Clearly not. For the sake of clawing back a relatively trivial amount of money (albeit a crushing sum to Greece) from one debtor nation, the leaders of the European project are willing to risk everything in a game of brinksmanship with Alexis Tsipras, of all people. They are betting the house because it’s not really about the money at all. It’s about proving once and for all, to any other national leader who might be toying with the idea of asserting their national interest over the will of the collective, that resistance to the EU is futile, and that it will lead to political and economic Armageddon.
Let’s take the inept leaders of the EU and eurogroup at their word, and allow that they really do care about Greece and feel genuine sympathy for the plight of millions of Greeks cast into penury and long-term unemployment. Maybe this is the case. But over and above any concern for the Greek people, Angela Merkel and her allies are determined to send the message that opposing the collective will of the European Union is no longer an option, that national democracy is tolerable only to the extent that it does not interfere with the grand plans of the EU machine.
From this perspective, holding the line and humiliating Greece, even forcing the country out of the euro, is absolutely preferable to any form of compromise or debt relief, because to concede now – especially after having been so publicly rebuffed and humiliated by a small country with such a weak bargaining position – would inevitably lead to a queue of other EU national leaders, each making their own list of demands. David Cameron and the United Kingdom are already stirring up disquiet with their selfish insistence on renegotiating the terms of their membership – if too many other leaders also begin agitating for change, the European Union could tear itself apart.
This would be no bad thing. In fact, were it not for the immense suffering of the Greek people, this whole crisis would be a eurosceptic’s dream come true. At long last, the sheer hubris of imposing a single currency on nineteen disparate countries – and the condescension and hostility meted out to doubters – might be revealed for what it is, and then paid back in a lump. There is no good option for the EU now – any chance of honourable compromise vanished when they let Alexis Tsipras walk away from the negotiating table and fly back home to Athens.
Either Angela Merkel and her accomplices force Greece out of the euro and fatally undermine their own shared currency in the process, or they belatedly see sense and acquiesce to some degree of debt forgiveness (now they are lying and suggesting that this was on the table all along – it was not) in exchange for further economic reform, opening the door for other member states to use the nuclear option of bribery in extremis.

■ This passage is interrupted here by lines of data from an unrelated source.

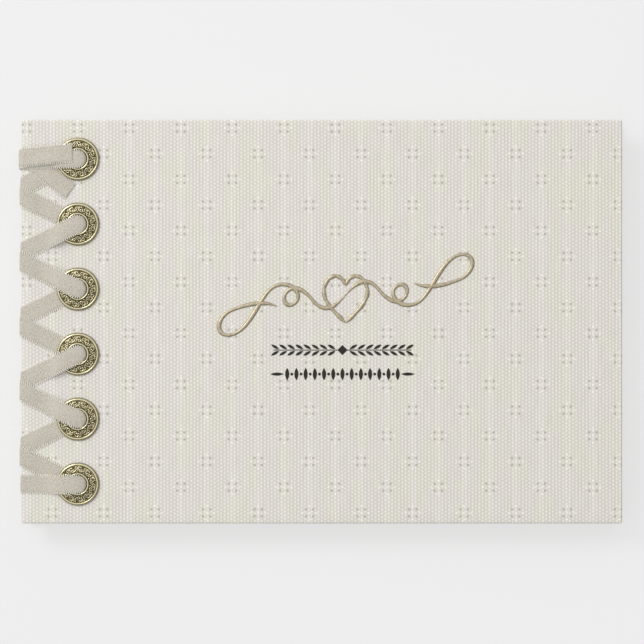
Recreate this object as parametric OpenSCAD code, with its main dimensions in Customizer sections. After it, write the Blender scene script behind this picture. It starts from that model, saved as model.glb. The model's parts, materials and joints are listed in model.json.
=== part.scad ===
// Ribbon-laced wedding guest book, lying closed with its front cover up.
// X runs from the spine to the fore-edge, Y from tail to head, Z from back cover to front cover.
// The origin is the centre of the bounding box's bottom face.

/* [Covers] */
// Width of a cover, spine edge to fore-edge
cover_w = 235; // [200:1:260]
// Height of a cover, tail to head
cover_h = 158; // [150:1:180]
// Thickness of the grey board inside a cover
board_t = 2.2; // [1.8:0.1:3]
// Thickness of the woven covering cloth
cloth_t = 0.35; // [0.25:0.05:0.5]
// Width of the binding strip that carries the eyelets
strip_w = 33; // [32:0.5:34]
// Gap between the binding strip and the cover panel, where the cloth folds
joint_gap = 3; // [2:0.5:4]

/* [Leaves] */
// Thickness of one leaf of card
leaf_t = 0.22; // [0.16:0.02:0.24]
// Distance from one leaf to the next
leaf_pitch = 0.27; // [0.26:0.01:0.35]
// Leaves that stay in the middle of the block
still_leaves = 14; // [6:1:24]
// Leaves at each end of the block that turn with a cover, flyleaf included
turning_leaves = 5; // [5:1:5]
// How far the covers stand beyond the leaves at head, tail and fore-edge
square = 3; // [2:0.5:4]
// Distance from the spine edge to the fold of each turning leaf
leaf_fold_x = 46; // [45:0.5:50]

/* [Eyelets and ribbon] */
// Number of eyelets along a cover
eyelets = 6; // [6:1:6]
// Distance from one eyelet to the next
eyelet_pitch = 25.4; // [25:0.1:27]
// Distance from the spine edge to the eyelets' centres
eyelet_inset = 22.2; // [22:0.1:23]
// Radius of an eyelet's flange
flange_r = 8.4; // [8:0.1:8.6]
// Radius of an eyelet's bore
bore_r = 3.55; // [3.5:0.05:3.7]
// Width of the ribbon
ribbon_w = 6.2; // [5.6:0.1:6.2]
// Thickness of the ribbon
ribbon_t = 0.3; // [0.2:0.05:0.3]
// Angle of the lacing strands to the X axis
lace_angle = 26; // [24:0.5:27]

/* [Hidden] */

// Clearance between things that lie on each other
slack = 0.05;
lining_t = 0.15;
turn_in_w = 12;
turn_in_t = 0.2;
cover_t = board_t + cloth_t + lining_t;
hole_r = bore_r + 0.4;

// The ribbon's tie stands this far out of the spine, and sets where the spine is
knot_out = 1.4;
spine_x = -(cover_w - knot_out) / 2;
hinge_x = spine_x + strip_w + joint_gap / 2;
panel_x = spine_x + strip_w + joint_gap;
fore_x = spine_x + cover_w;
fold_x = spine_x + leaf_fold_x;
eyelet_x = spine_x + eyelet_inset;

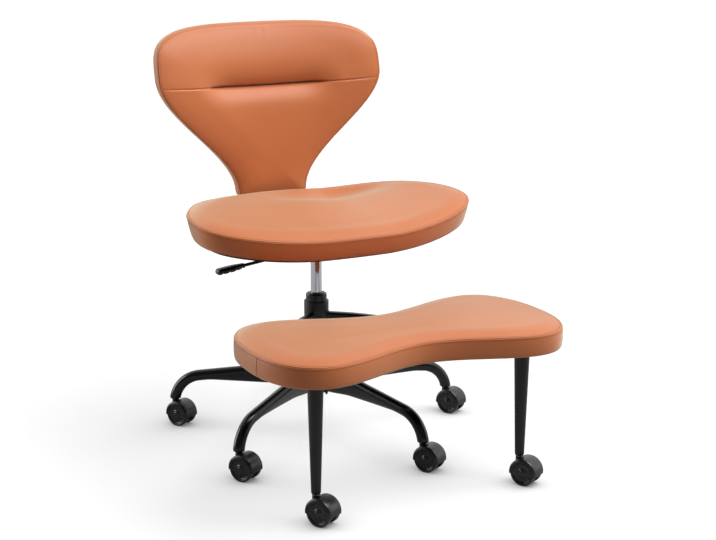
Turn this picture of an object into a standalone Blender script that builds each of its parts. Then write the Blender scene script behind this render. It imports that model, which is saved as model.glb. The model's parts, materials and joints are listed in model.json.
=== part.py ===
"""Rolling meditation chair with a footrest that swings round the column.

Metres, +Z up. The chair faces -Y, the sitter's left is +X, and the origin is on the floor at the
middle of the whole footprint. Every piece is built about the column's axis, and one root empty
then carries the chair to the origin.
"""

import math

import bmesh
import bpy
from mathutils import Matrix, Vector

# Clearances
GAP = 0.0003
RUNNING_GAP = 0.0003

# Outlines of the cushions
OUTLINE_SAMPLES = 720
PAD_POINTS = 56
PAD_SHARES = (0.84, 0.66, 0.48, 0.32, 0.15)
PAD_ROUNDING = 0.0030
PAD_BULGE = 0.0010
CROWN_REACH = 0.0450
CROWN_SHOULDER = 0.0110

# Casters
WHEEL_RADIUS = 0.0265
WHEEL_WIDTH = 0.0115
WHEEL_EDGE = 0.0022
WHEEL_RECESS = 0.0016
WHEEL_HUB_RADIUS = 0.0085
WHEEL_RIM_WIDTH = 0.0055
WHEEL_STEPS = 18
CASTER_TRAIL = 0.016
CASTER_HEADING = math.radians(-61.0)
AXLE_RADIUS = 0.0030
HOOD_GAP = 0.0011
HOOD_WALL = 0.0017
HOOD_SWEEP = math.radians(196.0)
HOOD_STEPS = 10
HOOD_OVERHANG = 0.0008
AXLE_SEAT = 0.0066
WEB_THICKNESS = 0.0060
STEM_BOSS_RADIUS = 0.0075
STEM_BOSS_FOOT = 0.0300
STEM_BOSS_TOP = 0.0565
STEM_LOWER_RADIUS = 0.0050
STEM_UPPER_RADIUS = 0.0055
STEM_SEAT_DEPTH = 0.0200
STEM_FLANGE_RADIUS = 0.0085
STEM_FLANGE_THICKNESS = 0.0009
STEM_LENGTH_IN_LEG = 0.0155
STEM_CHAMFER = 0.0010

# Star base
LEG_COUNT = 5
BASE_RADIUS = 0.320
BASE_TURN = math.radians(-1.35)
HUB_RADIUS = 0.0315
HUB_BOTTOM = 0.0960
HUB_TOP = 0.1620
HUB_EDGE = 0.0015
LEG_ROOT_OVERLAP = 0.0126
LEG_TUBE_RADIUS = 0.0120
LEG_ROOT_HEIGHT = 0.1480
LEG_FALL = math.radians(8.5)
LEG_BEND_END = math.radians(78.0)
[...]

At long last, the sneering, scornful but ever-cautious EU elite have overplayed their hand, and everything that they created – always in secret, never with the consent of the European people – is at risk of falling apart, or at least being permanently weakened and discredited. And for this priceless gift, Greece’s €338 billion national debt is nothing compared to the debt now owed to Greece by all eurosceptics and believers in the democracy of nation states.